Well, if the Israeli government didn’t prohibit all international journalists from going into the Gaza strip to independently verify what the situation there actually is, we might get information and statistics which are less intrinsically questionable.
But as they refuse to do so, we just have to rely on such information as we can gather by such means as are available. The solution is in the Netanyahu government’s own hands.
So if you can’t get accurate information you’re going to rely on inaccurate information: genius!
I share your distrust of Hamas, but I can only rely on such information as becomes available.
And the filming provided by Palestinian journalists in Gaza makes the statistics promoted look at least plausible.
Mark in 2003: “Please don’t listen to Saddam Hussein’s propaganda machine. Iraq absolutely has WMDs”
Become educated and not brainwashed by reading https://www.aljazeera.com/
Try punctuating your sentence. It’ll remove the glaring ambiguity.

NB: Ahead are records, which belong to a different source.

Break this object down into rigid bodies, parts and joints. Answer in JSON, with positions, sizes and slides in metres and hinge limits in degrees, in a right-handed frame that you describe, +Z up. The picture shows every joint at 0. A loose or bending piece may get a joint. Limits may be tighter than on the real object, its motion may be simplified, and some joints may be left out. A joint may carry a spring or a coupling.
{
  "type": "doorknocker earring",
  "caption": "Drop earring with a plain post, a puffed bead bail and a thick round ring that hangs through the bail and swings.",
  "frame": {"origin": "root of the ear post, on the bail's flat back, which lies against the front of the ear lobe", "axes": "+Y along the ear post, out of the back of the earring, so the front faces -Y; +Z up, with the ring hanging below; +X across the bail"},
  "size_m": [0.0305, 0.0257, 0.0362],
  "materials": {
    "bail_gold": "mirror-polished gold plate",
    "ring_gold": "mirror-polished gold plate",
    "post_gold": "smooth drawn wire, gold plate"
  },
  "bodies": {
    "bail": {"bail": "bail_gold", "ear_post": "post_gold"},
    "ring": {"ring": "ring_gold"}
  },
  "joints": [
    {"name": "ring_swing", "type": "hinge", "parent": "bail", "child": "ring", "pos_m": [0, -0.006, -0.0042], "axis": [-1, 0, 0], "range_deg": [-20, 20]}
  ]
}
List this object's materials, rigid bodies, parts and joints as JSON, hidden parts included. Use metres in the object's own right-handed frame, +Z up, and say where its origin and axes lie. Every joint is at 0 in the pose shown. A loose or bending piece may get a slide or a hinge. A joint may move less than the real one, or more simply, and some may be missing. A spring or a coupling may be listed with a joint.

Even though those figures appear to be backed up by civil rights workers, associated press journalists on the ground, all the main news outlets and the body bag count?
What is Keir Starmer doing to bring the death toll back down? Sounds like he’s as useless as the Tories in achieving this.
The UK is no longer a player of any real significance in the middle east – especially for the current Israeli government.
In terms of countries that sell the most weapons to Israel, it’s first the USA, then Germany, then us
Yes, that’s what I’ve understood too. Though, from what I gather, the UK doesn’t provide any weaponry for the IDF which is paid for by the public purse here, as is at least sometimes the case with weapons for Ukraine.
Rather the Israeli government orders what it wants from UK arms manufacturers and the British government invariably grants the necessary licence for the sale to take place,
Suspending those licences until agreement is reached for a long term ceasefire might be worthwhile. That should set off a lot of screaming and shouting from the arms manufacturers.